AI opportunities for partners are growing, but they should be framed pragmatically. The most immediate value lies in AI-ready ERP architecture, structured data quality, and workflow automation rather than speculative autonomous operations. Retail partners can introduce AI-assisted demand insights, exception monitoring, support triage, document extraction, and guided user assistance once core processes are stable. Workflow automation opportunities are often more immediate: automated replenishment triggers, approval routing, invoice matching, stock transfer alerts, and customer service case escalation can deliver measurable operational gains with lower risk.

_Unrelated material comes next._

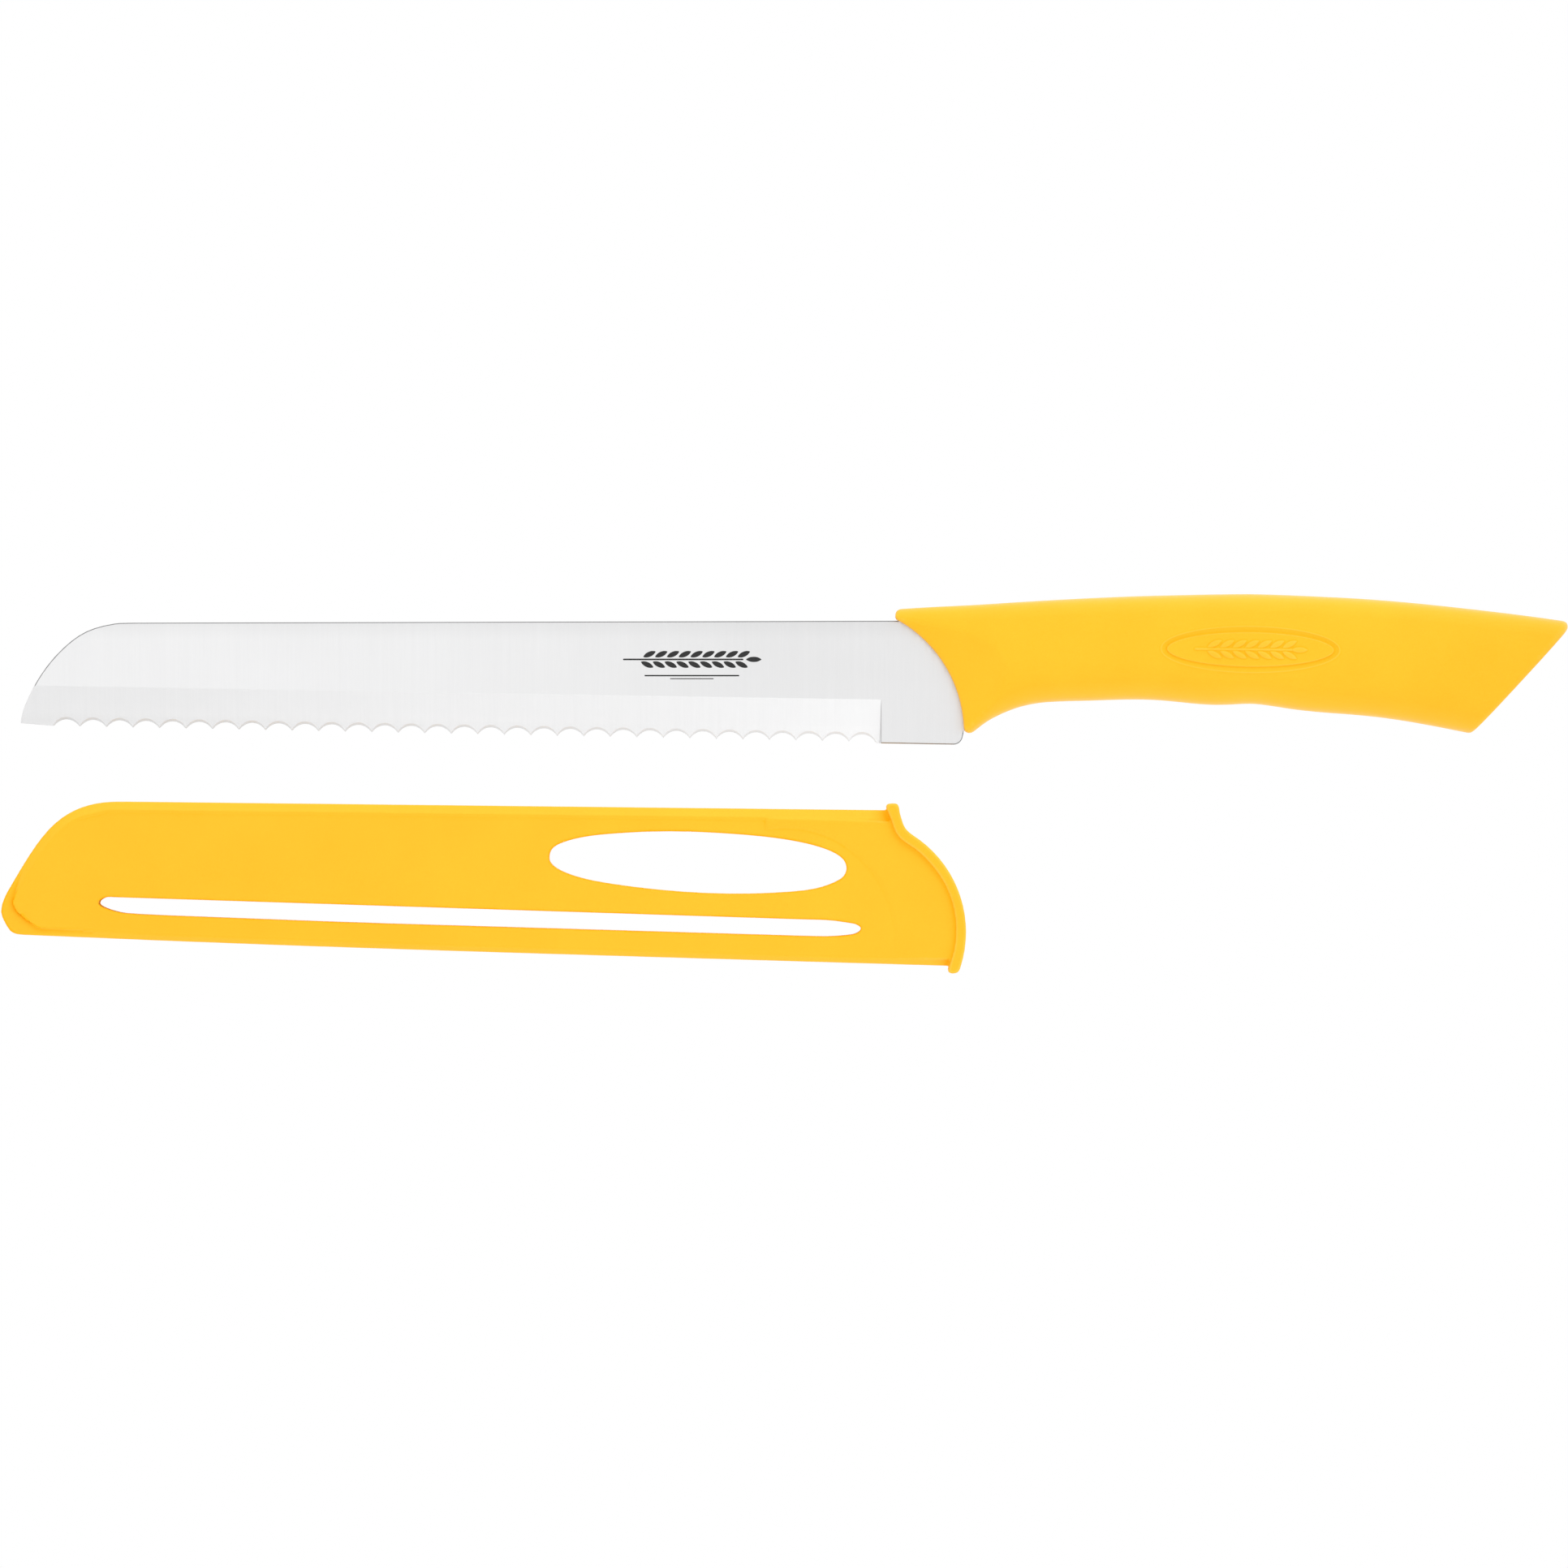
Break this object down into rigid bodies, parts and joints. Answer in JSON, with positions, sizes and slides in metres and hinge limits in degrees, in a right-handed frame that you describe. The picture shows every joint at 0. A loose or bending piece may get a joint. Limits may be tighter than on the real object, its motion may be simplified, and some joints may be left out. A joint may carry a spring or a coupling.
{
  "type": "bread knife",
  "caption": "Scalloped-edge bread knife with a moulded soft-grip handle and a slide-on vented blade sheath.",
  "frame": {"origin": "on the blade's mid-plane, on the heel 9 mm in front of the handle and about half way up the blade", "axes": "+X along the knife from the blade's tip to the handle's butt, +Z from the cutting edge to the spine, Y across the blade with the ground side of the edge facing -Y and the flat back facing +Y"},
  "size_m": [0.3087, 0.0165, 0.0747],
  "materials": {
    "blade_steel": "fine satin grain across the blade",
    "handle_core": "plain moulded core",
    "handle_grip": "soft-touch yellow with a very fine texture",
    "sheath": "satin yellow, fine moulded texture"
  },
  "bodies": {
    "knife": {"blade": "blade_steel", "handle_core": "handle_core", "handle_grip": "handle_grip"},
    "sheath": {"sheath": "sheath"}
  },
  "joints": [
    {"name": "sheath_draw", "type": "slide", "parent": "knife", "child": "sheath", "axis": [0.9999, 0, -0.014], "range_m": [-0.19, 0]}
  ]
}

Looking ahead, future trends in the Odoo partner ecosystem will likely favor partners that combine vertical specialization with operational maturity. Customers increasingly expect subscription-based commercial models, faster deployment cycles, stronger security posture, and clearer accountability for outcomes. Executive recommendations are therefore straightforward: build around repeatable retail packages, preserve partner ownership of the customer relationship, monetize managed operations rather than only implementation labor, support both multi-tenant and dedicated deployment paths, and invest early in governance, customer success, and automation. The long-term winners in retail OEM ERP will be the partners that treat ERP not as a one-time project, but as a managed business platform with resilient operations and scalable economics.